Mother, Grandmother

Mother on Ship

Passport Posing

Running to greet father


First communion



Venice

I started crying while sorting photographs of my mother’s childhood and could not say, at first, why I was so overcome. Perhaps it is because they are singularities: they exist -as does she- as poignant exemptions from all the abstract and general principles to which I subordinate reality; they are irreducible for me; I cannot partialize them as I do the rest of the universe.
For example: I tend to regard most tragedy with the notion of inexorability in mind; this is the world, I say, this is how life occurs; but I cannot so contextextualize her life, the struggles of which seem, to me, unforgivable and forever awful.
That is to say: I cannot forgive the universe for my mother’s suffering.
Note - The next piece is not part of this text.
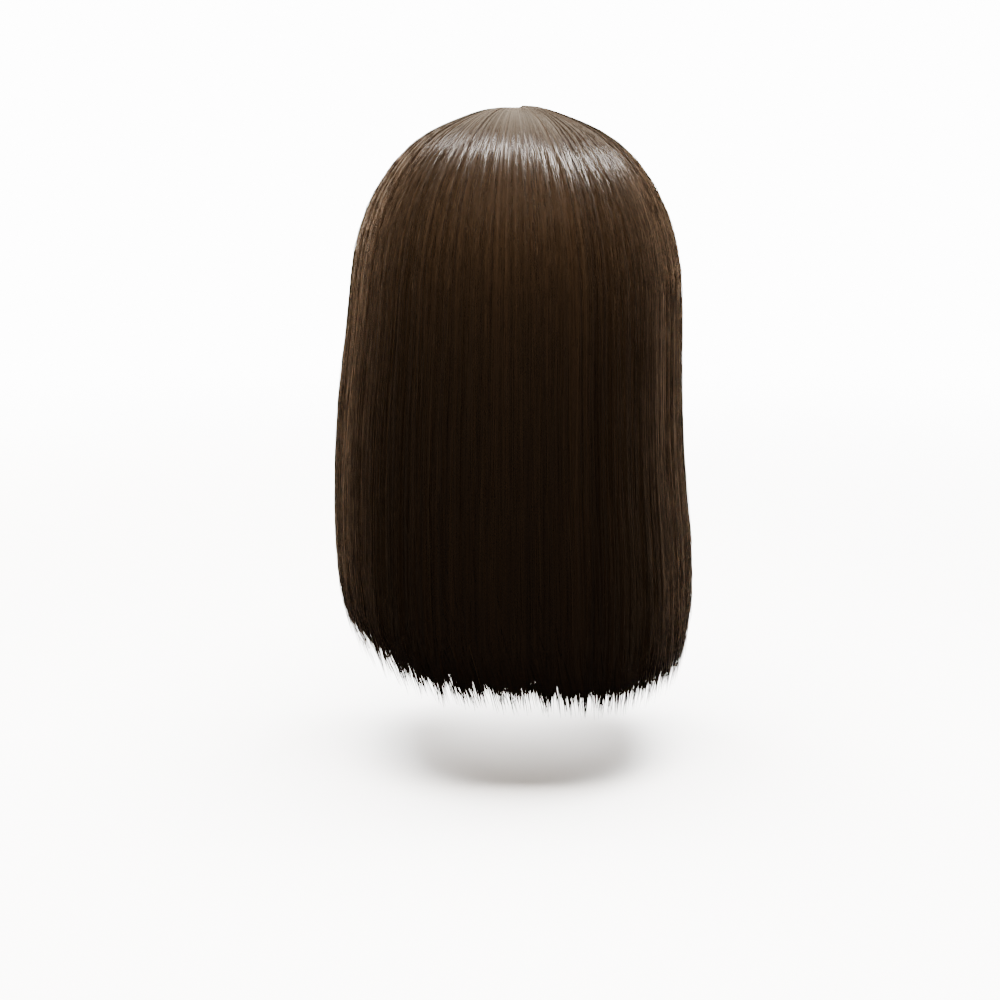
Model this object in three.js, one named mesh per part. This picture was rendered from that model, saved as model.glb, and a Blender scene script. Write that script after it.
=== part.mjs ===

I find myself desperately wishing I could have protected her from the things that befell her, as she protected me.
Sons and mothers, daughters and fathers. It occurred to me while I looked at these and other photos that these oceanic swells of feeling must be what parents feel for their children, and it even struck me that if I had a daughter I might feel this way, but I am not sure I could bear it. There seems to be no consolation once one falls into such an abyss; it seems pathological, feverish, compelling in a literal sense. With a child one might lose one’s will before the absolute of one’s love.
But I don’t know about children or parenthood and am not sure I will or want to. I do like these old family photos, though; I’ll add more to the set soon.